HONDIUS, Hendrik I
(b. 1573, Duffel, d. ca. 1650, Den Haag)

Biography

Engraver, etcher, draughtsman and publisher, part of a Dutch family of printmakers and publishers of Flemish descent, active in The Hague. Like another Hondius family of Amsterdam, with whom they are often confused, they fled from their native Flemish town because of the war with Spain. Guiljam Hondius, a school master in Duffel, moved his family to nearby Mechelen, but after he died his widow settled in Antwerp. Their son Hendrik Hondius I married Sara Jansdochter, daughter of an Antwerp goldsmith, and they moved to The Hague, where Hendrik became one of the most important Dutch reproductive printmakers and publishers in the early 17th century. The division commonly made in the literature between prints attributed to Hendrik I of the Hondius family from The Hague and Hendrik 'II' of the Hondius family from Amsterdam is arbitrary and in need of revision. The two families may well have been related, but a direct connection has not yet been established. Between 1598-99 and c. 1616 Hendrik I and his wife had five daughters and two sons, the portrait engraver Willem Hondius (?1600-1658) and Hendrik Hondius II, who became a print publisher.

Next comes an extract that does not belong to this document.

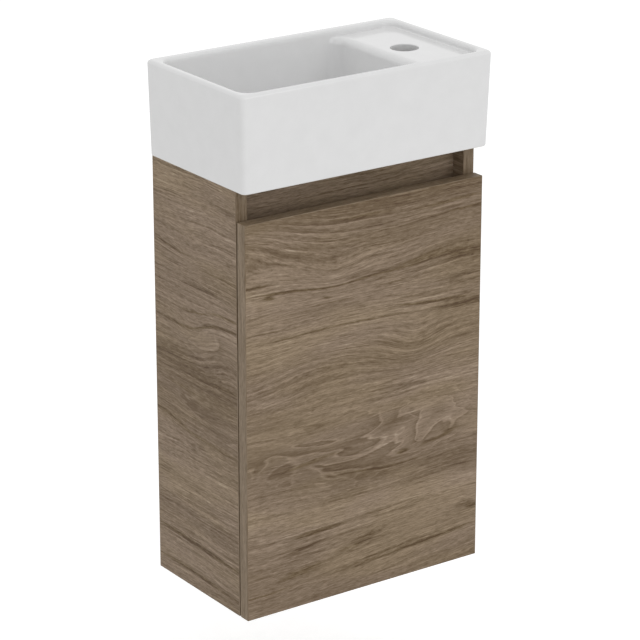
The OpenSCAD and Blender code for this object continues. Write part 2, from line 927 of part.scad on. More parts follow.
module hinge_plates() {
  color(zinc)
    at_hinges()
      difference() {
        union() {
          rotate([0, 90, 0])
            linear_extrude(height = plate_t)
              polygon(strap(
                [-plate_screw_spacing / 2, plate_setback], plate_lug_r,
                [plate_screw_spacing / 2, plate_setback], plate_lug_r
              ));
          translate([0, arm_web_start + layer_gap, -block_half])
            cube([arm_h - steel_t, arm_end - 3 - arm_web_start, 2 * block_half]);
        }
        for (s = [-1, 1]) {
          rod_u(-1, plate_t + 1, plate_setback, s * plate_screw_spacing / 2, plate_screw_r + fit_play);
          rod_u(
            plate_t - plate_head_sink, plate_t + 1, plate_setback,
            s * plate_screw_spacing / 2, plate_head_r + fit_play
          );
        }
        for (v = [side_screw_v, back_screw_v])
          rod_u(arm_screw_start - 1, arm_h, v, 0, arm_screw_r + fit_play);
      }
}

module hinge_plate_screws() {
  color(zinc)
    at_hinges()
      for (s = [-1, 1])
        translate([plate_t - plate_head_sink + plate_head_t, plate_setback, s * plate_screw_spacing / 2])
          rotate([0, -90, 0])
            screw(plate_screw_r, plate_screw_len, plate_head_r, plate_head_t);
}

// Side view of the arm's narrow nose, with the round outer pivot and the slotted inner one
module arm_nose_outline() {
  difference() {
    union() {
      polygon(strap(outer_arm_pivot, arm_nose_r, inner_arm_pivot, slot_half_w + 0.9));
      polygon(strap(inner_arm_pivot, slot_half_w + 0.9, slot_end, slot_half_w + 0.9 - eps));
      polygon([
        outer_arm_pivot + [arm_nose_r, 0],
        outer_arm_pivot + [arm_nose_r, 2],
        [arm_h, arm_web_start],
        [arm_low, arm_web_start],
        [arm_low, arm_start - 3],
        inner_arm_pivot + [-2.2, 1.4]
      ]);
    }
    pivot_hole(outer_arm_pivot);
    polygon(strap(inner_arm_pivot, slot_half_w, slot_end, slot_half_w - eps / 10));
  }
}

module hinge_arms() {
  color(zinc)
    at_hinges()
      difference() {
        union() {
          twin_layer(arm_in, arm_out)
            arm_nose_outline();
          middle_layer(arm_in + eps)
            polygon([
              outer_arm_pivot + [arm_nose_r, 2],
              [arm_h, arm_web_start],
              [arm_h - steel_t, arm_web_start],
              outer_arm_pivot + [arm_nose_r - steel_t, 2]
            ]);
          twin_layer(arm_out - eps, body_out)
            polygon([
              [arm_low, arm_start], [arm_low, arm_start + steel_t],
              [arm_h + arm_flare, arm_start + steel_t], [arm_h + arm_flare, arm_start]
            ]);
          twin_layer(body_out - steel_t, body_out)
            polygon([
              [arm_low, arm_start], [arm_h + arm_flare, arm_start], [arm_h, arm_web_start],
              [arm_h, arm_end], [arm_low + arm_flare, arm_end], [arm_low, arm_end - 6]
            ]);
          middle_layer(body_out)
            polygon([
              [arm_h - steel_t, arm_web_start - eps], [arm_h, arm_web_start - eps],
              [arm_h, arm_end], [arm_h - steel_t, arm_end]
            ]);
        }
        for (v = [side_screw_v, back_screw_v])
          rod_u(arm_screw_start - 1, arm_h + 5, v, 0, arm_screw_r + fit_play);
      }
}

module hinge_arm_screws() {
  color(zinc)
    at_hinges()
      for (v = [side_screw_v, back_screw_v])
        translate([arm_h + arm_head_t, v, 0])
          rotate([0, -90, 0])
            screw(arm_screw_r, arm_h - arm_screw_start, arm_head_r, arm_head_t);
}

module arm_pivot_pins() {
  color(steel)
    at_hinges() {
      translate([outer_arm_pivot[0], outer_arm_pivot[1], -link_out - layer_gap - pin_head_t])
        cylinder(h = 2 * (link_out + layer_gap + pin_head_t), r = pin_r, $fn = round_fn);
      for (s = [0, 1])
        mirror([0, 0, s])
          translate([outer_arm_pivot[0], outer_arm_pivot[1], link_out + layer_gap])
            cylinder(h = pin_head_t, r = pin_r + pin_collar, $fn = round_fn);
    }
}

// Side view of the outer link: a broad eye round the arm's pivot, then a strap that is bent
// round the side board's corner and ends in the cup
module outer_link_outline() {
  bend_a = [5.5, 0.5];
  bend_b = [outer_cup_pivot[0] + 5.2, outer_cup_pivot[1] - 1.8];
  difference() {
    union() {
      polygon(strap(outer_arm_pivot, wrap_r, bend_a, 1.8, 16));
      polygon(strap(bend_a, 1.8, bend_b, 1.3));
      polygon(strap(bend_b, 1.3, outer_cup_pivot, outer_eye_r));
    }
    pivot_hole(outer_arm_pivot);
    pivot_hole(outer_cup_pivot);
  }
}

module outer_links() {
  color(steel)
    at_hinges() {
      twin_layer(link_in, link_out)
        outer_link_outline();
      middle_layer(link_in + eps)
        translate(outer_arm_pivot)
          polygon([
            for (i = [0:8])
              let (t = wrap_start + (wrap_end - wrap_start) * i / 8)
              wrap_r * [cos(t), sin(t)],
            for (i = [8:-1:0])
              let (t = wrap_start + (wrap_end - wrap_start) * i / 8)
              (wrap_r - wrap_t) * [cos(t), sin(t)]
          ]);
    }
}

// Side view of the inner link: a hook that reaches under the cup's rim
module inner_link_outline() {
  bend_a = [inner_arm_pivot[0] - 1.6, inner_cup_pivot[1] + 1.8];
  bend_b = [inner_cup_pivot[0] + 9.4, inner_cup_pivot[1] - 1.1];
  difference() {
    union() {
      polygon(strap(inner_arm_pivot, inner_eye_r - 0.1, bend_a, link_waist_r));
      polygon(strap(bend_a, link_waist_r, bend_b, link_waist_r - eps));
      polygon(strap(bend_b, link_waist_r, inner_cup_pivot, inner_eye_r));
    }
    pivot_hole(inner_arm_pivot);
    pivot_hole(inner_cup_pivot);
  }
}

module inner_links() {
  color(steel)
    at_hinges()
      middle_layer(inner_half)
        inner_link_outline();
}

module inner_link_pins() {
  color(steel)
    at_hinges()
      translate([inner_arm_pivot[0], inner_arm_pivot[1], -arm_out])
        cylinder(h = 2 * arm_out, r = pin_r, $fn = round_fn);
}

// Front view of the cup's flange, in u and z
module cup_flange_outline() {
  difference() {
    union() {
      circle(r = cup_d / 2 + 1, $fn = round_fn);
      for (s = [-1, 1])
        polygon(strap([2, s * 6], 12, [cup_screw_u, s * cup_screw_z], cup_lug_r));
    }
    for (s = [-1, 1])
      translate([cup_screw_u, s * cup_screw_z])
        circle(r = cup_screw_r + 5 * fit_play, $fn = round_fn);
  }
}

// A piece drawn in u and z over the cup's middle, standing off the door's inner face
module on_cup(v) {
  translate([cup_u, -door_gap + v, 0])
    rotate([90, 0, 0])
      children();
}

module hinge_cups() {
  color(zinc)
    at_hinges()
      difference() {
        union() {
          on_cup(0)
            cylinder(h = cup_depth, r = cup_d / 2, $fn = round_fn);
          on_cup(cup_flange_t)
            linear_extrude(height = cup_flange_t)
              cup_flange_outline();
        }
        intersection() {
          on_cup(cup_flange_t + 1)
            cylinder(h = pocket_floor + cup_flange_t + 1, r = pocket_r, $fn = round_fn);
          translate([cup_u - pocket_r + 1.1, -door_gap - pocket_floor, -ear_in])
            cube([2 * pocket_r, pocket_floor + 5, 2 * ear_in]);
        }
        for (p = [outer_cup_pivot, inner_cup_pivot])
          translate([p[0], p[1], -ear_in - pin_in_cup - layer_gap])
            cylinder(h = 2 * (ear_in + pin_in_cup + layer_gap), r = pin_hole_r, $fn = round_fn);
      }
}

module cup_pivot_pins() {
  color(steel)
    at_hinges() {
      translate([inner_cup_pivot[0], inner_cup_pivot[1], -ear_in - pin_in_cup])
        cylinder(h = 2 * (ear_in + pin_in_cup), r = pin_r, $fn = round_fn);
      for (s = [0, 1])
        mirror([0, 0, s])
          translate([outer_cup_pivot[0], outer_cup_pivot[1], link_in - layer_gap - 0.4]) {
            cylinder(h = ear_in + pin_in_cup - link_in + layer_gap + 0.4, r = pin_r, $fn = round_fn);
            cylinder(h = 0.4, r = pin_r + 0.5, $fn = round_fn);
          }
    }
}

module cup_screws() {
  color(zinc)
    at_hinges()
      for (s = [-1, 1])
        on_cup(cup_flange_t + cup_head_t)
          translate([cup_screw_u, s * cup_screw_z, 0])
            screw(cup_screw_r, cup_screw_len + cup_flange_t, cup_head_r, cup_head_t);
}

// Door

module door_panel() {
  color(walnut)
    difference() {
      board(
        -side_out + band_t, side_out - band_t, door_out, door_in,
        carcass_base + band_t, door_top - band_t
      );
      at_hinges() {
        on_cup(1)
          cylinder(h = cup_depth + 1.2, r = cup_d / 2 + fit_play, $fn = round_fn);
        for (s = [-1, 1])
          on_cup(1)
            translate([cup_screw_u, s * cup_screw_z, 0])
              cylinder(h = cup_screw_len + 1 + hole_spare, r = cup_screw_r + fit_play, $fn = round_fn);
      }
    }
}

module door_edge_bands() {
  color(walnut)
    for (s = [0, 1]) {
      mirror([s, 0, 0])
        board(side_out - band_t, side_out, door_out, door_in, carcass_base, door_top);
      board(
        -side_out + band_t, side_out - band_t, door_out, door_in,
        s == 0 ? carcass_base : door_top - band_t, s == 0 ? carcass_base + band_t : door_top
      );
    }
}

module door_bumpers() {
  bumper_t = door_gap - 0.3;
  color(rubber_clear)
    for (z = [carcass_base + 30, door_top - 12])
      rod_y(-side_out + board_t / 2, door_in, door_in + bumper_t, z, bumper_d / 2);
}

basin();
left_panel();
right_panel();
bottom_panel();
recess_fascia();
rear_top_rail();
rear_bottom_rail();
shelf();
shelf_pins();
carcass_edge_bands();
cam_locks();
cam_bolts();
wood_dowels();
hanger_housings();
hanger_hooks();
hanger_adjusting_screws();
hanger_fixing_screws();
wall_plates();
hinge_plates();
hinge_plate_screws();
hinge_arms();
hinge_arm_screws();
arm_pivot_pins();
outer_links();
inner_links();
inner_link_pins();
hinge_cups();
cup_pivot_pins();
cup_screws();
door_panel();
door_edge_bands();
door_bumpers();
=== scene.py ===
"""Looks of a wall-hung cloakroom vanity unit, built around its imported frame. Metres throughout."""
import math

import bmesh
import bpy
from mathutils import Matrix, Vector


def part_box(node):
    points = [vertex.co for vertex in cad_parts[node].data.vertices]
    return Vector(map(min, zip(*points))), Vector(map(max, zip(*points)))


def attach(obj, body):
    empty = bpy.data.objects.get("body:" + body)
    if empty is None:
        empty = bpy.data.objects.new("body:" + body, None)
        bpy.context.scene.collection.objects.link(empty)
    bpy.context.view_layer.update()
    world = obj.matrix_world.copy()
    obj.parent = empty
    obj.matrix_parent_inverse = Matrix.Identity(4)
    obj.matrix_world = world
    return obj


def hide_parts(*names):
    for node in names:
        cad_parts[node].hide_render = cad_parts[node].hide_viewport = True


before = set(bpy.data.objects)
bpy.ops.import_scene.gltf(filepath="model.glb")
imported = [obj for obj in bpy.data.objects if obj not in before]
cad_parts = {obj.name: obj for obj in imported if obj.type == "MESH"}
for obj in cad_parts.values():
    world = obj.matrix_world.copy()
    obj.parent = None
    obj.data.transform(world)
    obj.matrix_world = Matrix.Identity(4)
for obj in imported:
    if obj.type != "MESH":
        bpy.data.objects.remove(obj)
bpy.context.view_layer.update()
MM, PERCENT = 0.001, 0.01
WHITE = (1, 1, 1, 1)

# The camera of the photograph: where it looks, from which side, how far off and how long its lens is
AIM = Vector((-0.0002, -0.1035, -0.1483))
AZIMUTH, ELEVATION, DISTANCE, LENS, SENSOR = -35.07, 19.83, 3.666, 166.62, 36.0

# Places and sizes that the frame gives
BASIN_LOW, BASIN_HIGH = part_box("basin")
LEFT_LOW, LEFT_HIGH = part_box("left_panel")
DOOR_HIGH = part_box("door_edge_bands")[1]
BASE = BASIN_LOW.z                            # underside of the basin
HALF_W, DOOR_TOP = DOOR_HIGH.x, DOOR_HIGH.z
CARCASS_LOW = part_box("bottom_panel")[0].z
CARCASS_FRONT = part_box("carcass_edge_bands")[0].y
BOARD = LEFT_HIGH.x - LEFT_LOW.x              # thickness of a board
BAND = HALF_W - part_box("door_panel")[1].x     # thickness of an edge band
SHELF_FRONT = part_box("shelf")[0].y - BAND     # front of the shelf's edge band
ROOM_FLOOR = BASIN_HIGH.z - 850 * MM          # the rim hangs 85 cm over the floor

WELD = 0.001 * MM                             # points nearer than this are one point
NEAR = 0.1 * MM                               # an edge this near to a plane lies on it
SEAM = 0.05 * MM                              # a change of finish keeps this far off a seam
FLAT = 0.3                                    # degrees up to which two faces are one flat face
SHARP = 35                                    # degrees from which an edge is rounded off
FACING = 0.7                                  # a face looks along an axis from this part of its normal on


def srgb(r, g, b):
    """A colour as a picture shows it, 0 to 255, made linear."""
    def lin(c):
        c /= 255
        return c / 12.92 if c <= 0.04045 else ((c + 0.055) / 1.055) ** 2.4
    return lin(r), lin(g), lin(b), 1.0


# Node helpers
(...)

Hendrik I trained with Godefroy van Gelder, a goldsmith in Brussels, and then with Jan Wierix, a printmaker in Antwerp. After travelling to Cologne, London and Paris, he was in The Hague by 1597. In that year he was registered in the artists' guild and obtained his first print privilege for a portrait of Prince Maurits. He was awarded a general privilege by the States General in 1599. He left to live in Amsterdam in 1603 and Leiden in 1604-5, returning to settle in The Hague in 1605.